The system shown in Figure 1 includes non-hardware elements, too, including operating system 170 and kernel 175, as well as other system software 180. Details of various implementations of these elements, which provide the base or platform upon which application 100 is executed, are well known to software developers, and others. Program code executing upon the software platform provided by the system illustrated in Figure 1 can be configured to carry out methods like that shown in Figure 5, as well as all the variations described above.

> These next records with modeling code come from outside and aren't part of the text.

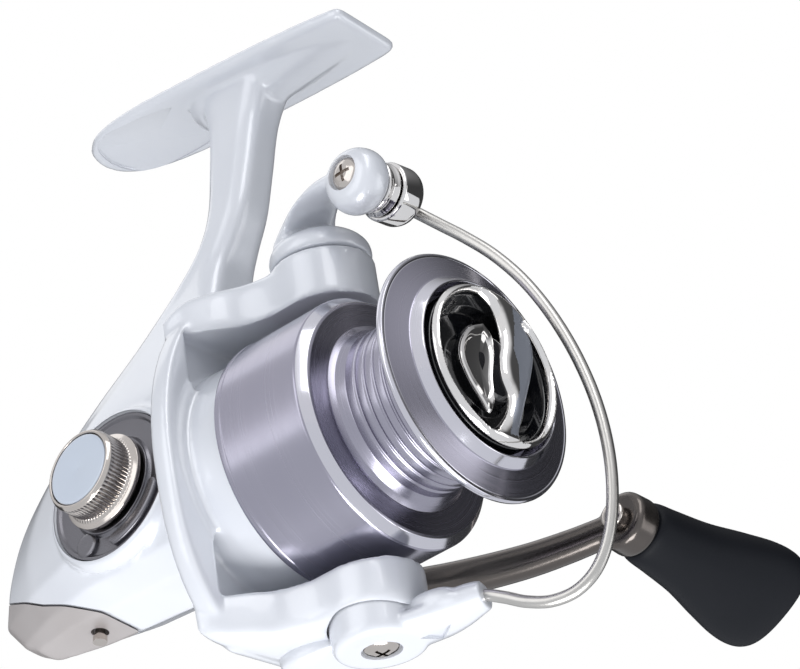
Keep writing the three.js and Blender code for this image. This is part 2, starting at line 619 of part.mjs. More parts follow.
// Domed foot on the rotor arm, a neck that twists over and the barrel that holds the line roller.
function bailArm() {
  const foot = turnZ([
    [bossTop + gap, 0], [bossTop + gap, bossRadius - 0.2], [34.2, 7.9], [36.6, 5.2], [37.8, 3], [37.8, 0],
  ], pivotX, 0, 20);
  const neck = loft([
    oval([pivotX + 0.5, 0.5, 35.2], [0.8, -2.4, 2.6], [3.6, 4.2, 0], 12),
    oval([pivotX + 5, -2.6, 37.4], [0.6, -2, 3], [2.6, 3.4, 0], 12),
    oval([pivotX + 10, -6.6, 38.8], [0, -0.4, 3.4], [1.2, 2, 0], 12),
    oval([rollerX, -6.9, rollerS + 0.4], [0, 0, 4.6], [0.8, 2, 0], 12),
  ]);
  const end = turnY([
    [armEnd.from, 0], [armEnd.from, 3.8], [-8.8, 4.8], [-7.6, 5.4], [-5.6, 5.5], [-4.7, 5.2], [armEnd.to, 4.6],
    [armEnd.to, 0],
  ], rollerX, rollerS, 20);
  return cut(
    join(foot, neck, end),
    turnZ(rodProfile(30, 35.1, 1.9), pivotX, 0, 12),
    turnY(rodProfile(-12, 0, 1.5), rollerX, rollerS, 12),
    turnY(rodProfile(-12, armEnd.from + 1, 3), rollerX, rollerS),
  );
}

function lowerBailArm() {
  const disc = turnZ([
    [-35.4, 0], [-35.4, 7], [-34.4, bossRadius - 0.2], [-lowerTop - gap, bossRadius - 0.2], [-lowerTop - gap, 0],
  ], pivotX, 0, 20);
  const lean = rad(bailLean);
  const tongue = loft([[2, -33.5, 4.2, 1.7], [9, -33.5, 4.4, 1.7], [14, -33.4, 3.8, 1.9], [20.6, -33, 2.6, 2.2]]
    .map(([reach, s, wide, thick]) => oval(
      [pivotX + reach * Math.cos(lean), reach * Math.sin(lean), s],
      [-wide * Math.sin(lean), wide * Math.cos(lean), 0], [0, 0, thick], 12,
    )));
  return cut(
    join(disc, tongue),
    turnZ(rodProfile(-40, -28, 1.9), pivotX, 0, 12),
    turnZ(rodProfile(-40, -34.3, 3.2), pivotX, 0),
  );
}

// Bail wire on a plane through the pivot axis: [distance from the axis, height along it].
function bailWire() {
  const lean = rad(bailLean);
  const route = [
    [18.4, 36], [20.6, 32.6], [23.8, 28.8], [28.6, 23.4], [33.6, 16.6], [38, 8], [40.8, -0.5], [42.2, -9], [42.2, -19],
    [40.8, -27.6], [37.6, -33.8], [33, -37], [27.6, -36.6], [23.2, -34.2], [21.1, -33.1],
  ];
  const points = route.map(([reach, s]) => [
    pivotX + reach * Math.cos(lean), reach * Math.sin(lean), s,
  ]);
  return rodAlong(points, 1, 6, 26);
}

add(rotorFrame, "bail_arm", bailArm(), pearlPaint());
add(rotorFrame, "lower_bail_arm", lowerBailArm(), pearlPaint());
add(rotorFrame, "bail_wire", bailWire(), steel());
add(rotorFrame, "bail_cone", cut(
  toSolid(turnY([
    [-0.9, 0], [-0.9, 4.5], [-0.5, 4.9], [2.8, 4.9], [4, 4.4], [4.7, 3], [4.9, 0],
  ], rollerX, rollerS)),
  turnY(rodProfile(-2, 2.6, 1.5), rollerX, rollerS, 12),
), nickel());
add(rotorFrame, "roller_screw", join(
  turnY([[-10, 0], [-9.8, 1.6], [-9.2, 2.7], [-8.8, 2.7], [-8.8, 0]], rollerX, rollerS),
  turnY(rodProfile(-9.1, 2.3, 1.2), rollerX, rollerS, 12),
), nickel());
add(rotorFrame, "line_roller", turnY([
  [-3.9, 2.5], [-3.9, 4.4], [-2.6, 3.8], [-1.2, 4.4], [-1.2, 2.5],
], rollerX, rollerS), nickel());
add(rotorFrame, "roller_bearing", turnY(ringProfile(-3.8, -1.3, 1.5, 2.2), rollerX, rollerS), steel());

// ---- spool and drag ----
const spoolBore = shaftRadius + gap;

function spool() {
  return turnX([
    [skirtRear, 20.9], [skirtRear, skirtRadius], [-18, skirtRadius - 0.1], [-16.5, 20.1], [-16.3, 15.6],
    [-13.8, arborRadius], [-3, arborRadius + 0.2], [-1.6, 16], [-1.2, 20.8], [-0.5, lipRadius],
    [0.2, 20], [1.6, 16.2], [3.2, 15], [3.2, 14.6], [-1.6, 14.4], [-1.6, 12.7], [-9, 12.7], [-9, spoolBore],
    [-19.9, spoolBore], [-19.9, 5.6], [-10.6, 6.4], [-10.6, 12.4], [-18.2, 13], [-18.2, 20.4],
  ], 24);
}

add(reel, "spool", spool(), anodised());
add(reel, "click_ratchet", cut(
  toSolid(extrudeX(toothed(16, 8, 9, true), -19.4, -18.2)),
  turnX(rodProfile(-20, -17, 6.8)),
), blackPlastic());
add(reel, "click_pawl", block(-19.4, -18.4, -1, 1, 9.5, 12.2), steel());

const dragStack = [
  ["drag_felt_1", -8.7, -7.9, feltGrey], ["drag_disc_1", -7.6, -7, steel],
  ["drag_felt_2", -6.7, -5.9, feltGrey], ["drag_disc_2", -5.6, -5, steel],
];
for (const [name, from, to, material] of dragStack) {
  add(reel, name, turnX(ringProfile(from, to, spoolBore + 0.1, 12.2)), material());
}
add(reel, "drag_clip", turnX(ringProfile(-4.6, -4.1, 10.8, 12.3)), steel());

// ---- drag knob ----
const knobRadius = 13.9;

// The knob's S-shaped grip bar across the chrome ring.
function knobBar() {
  const shape = new THREE.Shape();
  shape.moveTo(12.4, 3);
  shape.bezierCurveTo(8, 7.5, 3, 5.6, -1, 2.6);
  shape.bezierCurveTo(-5, 0, -8.5, 1, -12.4, 5);
  shape.lineTo(-12.8, -2.5);
  shape.bezierCurveTo(-8, -7.5, -3, -5.6, 1, -2.6);
  shape.bezierCurveTo(5, 0, 8.5, -1, 12.8, -5);
  shape.closePath();
  return new THREE.ExtrudeGeometry(shape, { depth: 1.5, bevelEnabled: false, curveSegments: 5 })
    .rotateY(Math.PI / 2).translate(4, 0, 0);
}

add(reel, "knob_shell", join(
  turnX([[3.8, 12], [3.8, 13.6], [4.4, knobRadius], [5, 13.6], [5.5, 12.6], [5.2, 11.9]], 24),
  knobBar(),
), nickel());
add(reel, "knob_insert", turnX([
  [-2.2, 2.7], [-2.2, 11.6], [-1.2, 12.2], [-1.2, 13.4], [3.5, 13.5], [3.5, 12], [0, 11.6], [-0.8, 10.4],
  [-0.8, 6], [3.4, 5.6], [3.4, 4.5], [-1.2, 4.5], [-1.2, 2.7],
], 20), blackPlastic());
add(reel, "drag_plate", turnX(ringProfile(-3.4, -2.6, spoolBore + 0.1, 9)), steel());

function dragSpring() {
  const turns = 2;
  const points = Array.from({ length: turns * 8 + 1 }, (_, i) => {
    const t = (i / 8) * 2 * Math.PI;
    return [-0.6 + i * 0.06, 3.35 * Math.cos(t), 3.35 * Math.sin(t)];
  });
  return rodAlong(points, 0.2, 4, turns * 10);
}

add(reel, "drag_spring", dragSpring(), steel());
add(reel, "drag_nut", turnX(ringProfile(1.6, 3.1, spoolBore, 4.1), 6), brass());

export default reel;
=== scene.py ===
# Open-face spinning reel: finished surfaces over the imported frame.
# Shapes are worked out in millimetres in the shaft frame: +X forward along the main shaft, +Y towards the
# handle, +Z towards the rod, x = 0 at the rim of the spool lip. The rotor frame is the same, turned 10
# degrees about X so that its Z is the bail pivot axis. settle() moves each finished mesh to the row frame.
import json
import math
import bmesh
import bpy
import numpy as np
from mathutils import Matrix


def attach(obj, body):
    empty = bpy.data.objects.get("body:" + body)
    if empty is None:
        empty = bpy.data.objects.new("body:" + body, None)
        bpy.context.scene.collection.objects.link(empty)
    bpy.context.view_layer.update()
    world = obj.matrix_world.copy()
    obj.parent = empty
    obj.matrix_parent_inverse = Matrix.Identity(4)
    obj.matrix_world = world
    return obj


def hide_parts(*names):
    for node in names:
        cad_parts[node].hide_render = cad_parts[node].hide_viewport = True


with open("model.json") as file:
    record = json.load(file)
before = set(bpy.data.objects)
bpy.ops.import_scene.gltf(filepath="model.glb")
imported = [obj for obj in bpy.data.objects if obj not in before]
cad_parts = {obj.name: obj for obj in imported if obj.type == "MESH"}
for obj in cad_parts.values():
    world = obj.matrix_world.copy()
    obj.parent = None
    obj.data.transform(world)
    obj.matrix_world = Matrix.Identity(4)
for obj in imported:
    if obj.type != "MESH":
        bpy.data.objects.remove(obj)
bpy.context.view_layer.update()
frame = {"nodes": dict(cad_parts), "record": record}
rowShift = np.array([52.5, 0.0, -83.84])  # shaft frame to row frame
rotorTilt = math.radians(10)
pivotX = -26.9  # bail pivot axis
crankX, crankZ = -68.4, 6.3
spindleX, spindleZ = -16.7, 4.9
rollerX, rollerS = -11.3, 38.2
coarse = 1.0

# ---- mesh helpers ----


def toRow(points, tilted=False):
    # millimetres in the shaft or rotor frame to metres in the row frame
    p = np.asarray(points, float).reshape(-1, 3)
    if tilted:
        c, s = math.cos(rotorTilt), math.sin(rotorTilt)
        p = np.column_stack([p[:, 0], p[:, 1] * c - p[:, 2] * s, p[:, 1] * s + p[:, 2] * c])
    return (p + rowShift) / 1000


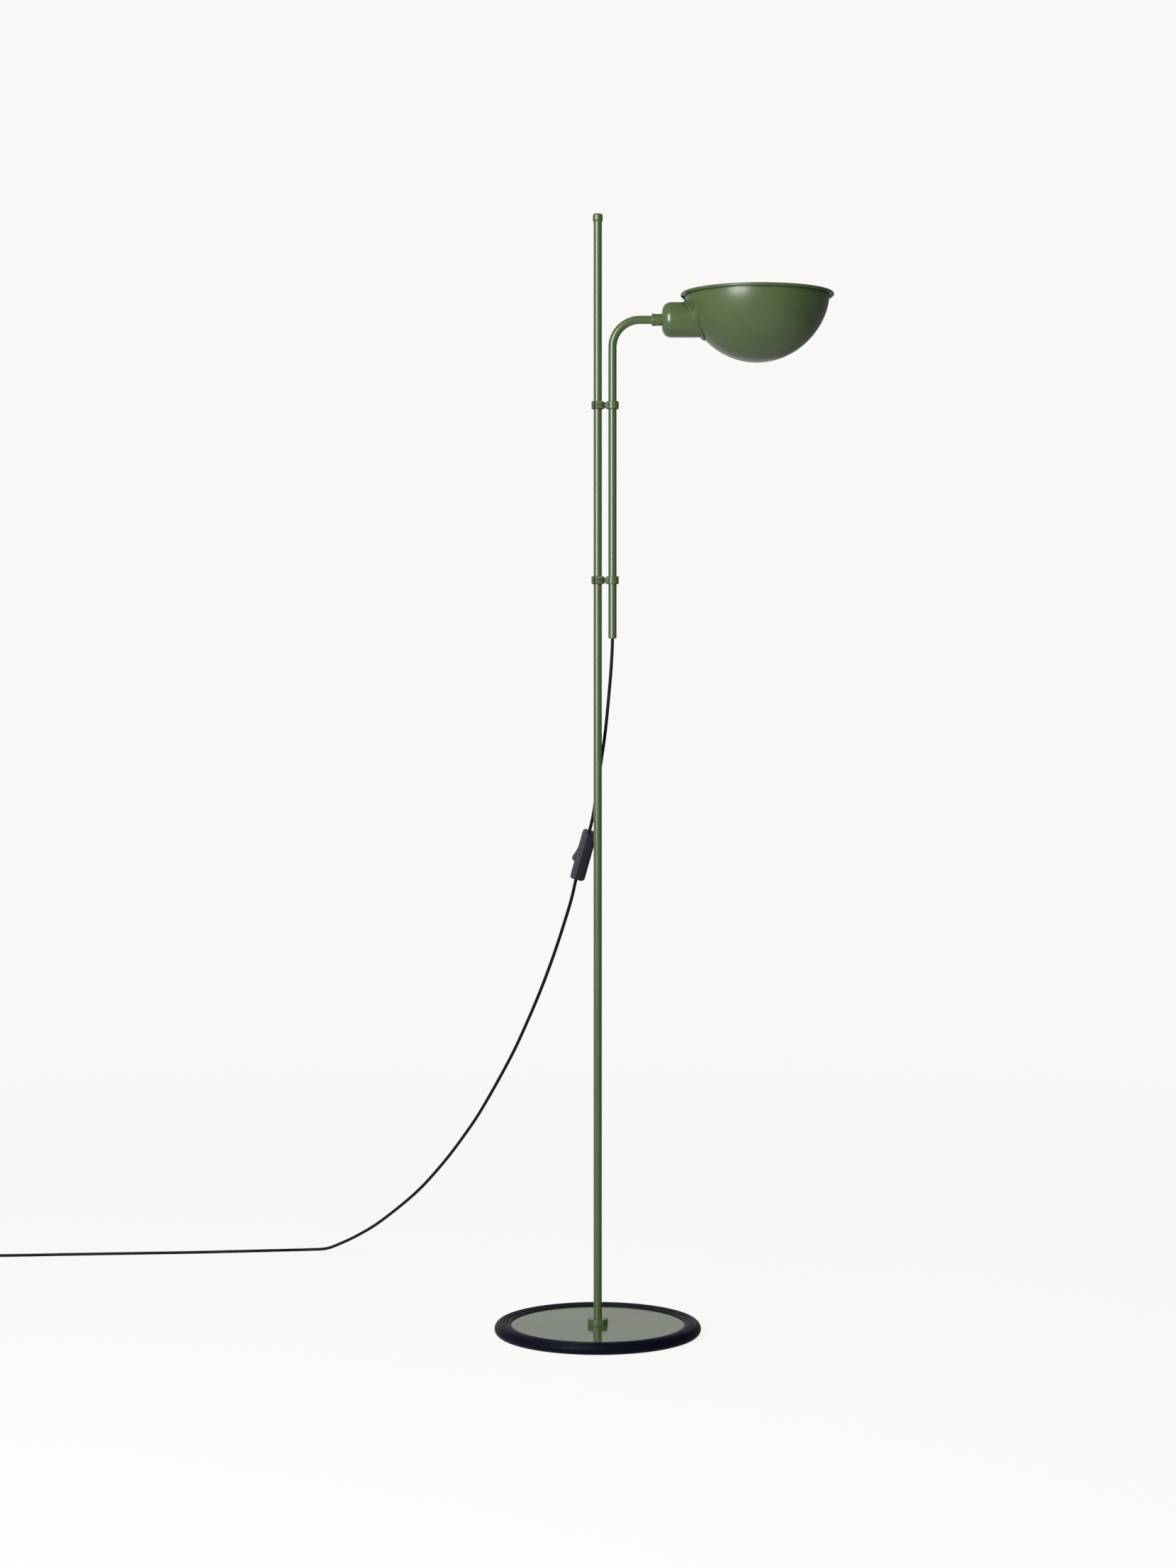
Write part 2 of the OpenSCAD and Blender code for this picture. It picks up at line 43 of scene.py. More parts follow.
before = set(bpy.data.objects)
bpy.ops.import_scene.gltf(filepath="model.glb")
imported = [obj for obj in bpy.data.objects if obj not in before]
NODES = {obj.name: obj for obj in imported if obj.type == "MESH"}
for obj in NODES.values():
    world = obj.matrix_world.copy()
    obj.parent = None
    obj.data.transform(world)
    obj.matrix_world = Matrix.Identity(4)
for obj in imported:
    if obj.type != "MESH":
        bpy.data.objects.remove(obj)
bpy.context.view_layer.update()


# ---- sizes, from the frame ----


def middle(node):
    low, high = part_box(node)
    return [(a + b) / 2 for a, b in zip(low, high)]


def span(node, axis):
    low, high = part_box(node)
    return low[axis], high[axis]


def half_span(node, axis):
    low, high = span(node, axis)
    return (high - low) / 2


LAMP_TOP = span("pole_cap", 2)[1]
TUBE_R = half_span("pole_tube", 0)
BORE_R = TUBE_R - 1 * MM
TUBE_FIT = TUBE_R + 0.02 * MM  # inner radius of what sits round a tube
DISC_R = 108 * MM
DISC_TOP = span("base_disc", 2)[1]
RING_TOP = span("base_ring", 2)[1]
ARM_X = middle("arm_sleeves")[0]
ARM_LOW = span("arm_tube", 2)[0]
RUN_Z = middle("arm_collar")[2]
RUN_END = span("arm_tube", 0)[1]
BEND_R = 33 * MM
BOWL_X = middle("shade_bowl")[0]
RIM_Z = RUN_Z + 30 * MM
BOWL_R = 87 * MM
BOWL_DEPTH = 81 * MM
BOWL_WALL = 1.4 * MM
RIM_R = half_span("shade_bowl", 0)
HOUSING_R = half_span("socket_housing", 1)
HOUSING_BACK = span("socket_housing", 0)[0]
HOUSING_WALL = 1.4 * MM
SWITCH_AT = Vector((-17, 47, 574.5)) * MM
SWITCH_TURN = (9, 15.5)  # degrees about its own X, then about Y
SWITCH_HALF = 30 * MM  # half its length
SWITCH_WIDE = 26 * MM
SWITCH_EDGE = 2.6 * MM  # radius of its long edges
SWITCH_SCREWS = (-22 * MM, 22 * MM)
CORD_D = 4 * MM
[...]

The techniques, apparatuses, and systems described herein thus combine the saving of process/application states with software fault isolation, which may be hardware assisted, to securely and efficiently roll back corrupted application states by discarding isolated memory compartments and restoring the application to a previously saved application state. The techniques and systems provide for the nesting of software fault isolation domains, to create additional possible recovery points that may be the target of the recovery process.

With the disclosed techniques, applications can be engineered to rapidly recover from unexpected error conditions that currently necessitate the termination and restart of the affected application. This enables applications to provide resilience against run-time attacks that are isolated to individual memory compartments without requiring costly redundancy mechanisms.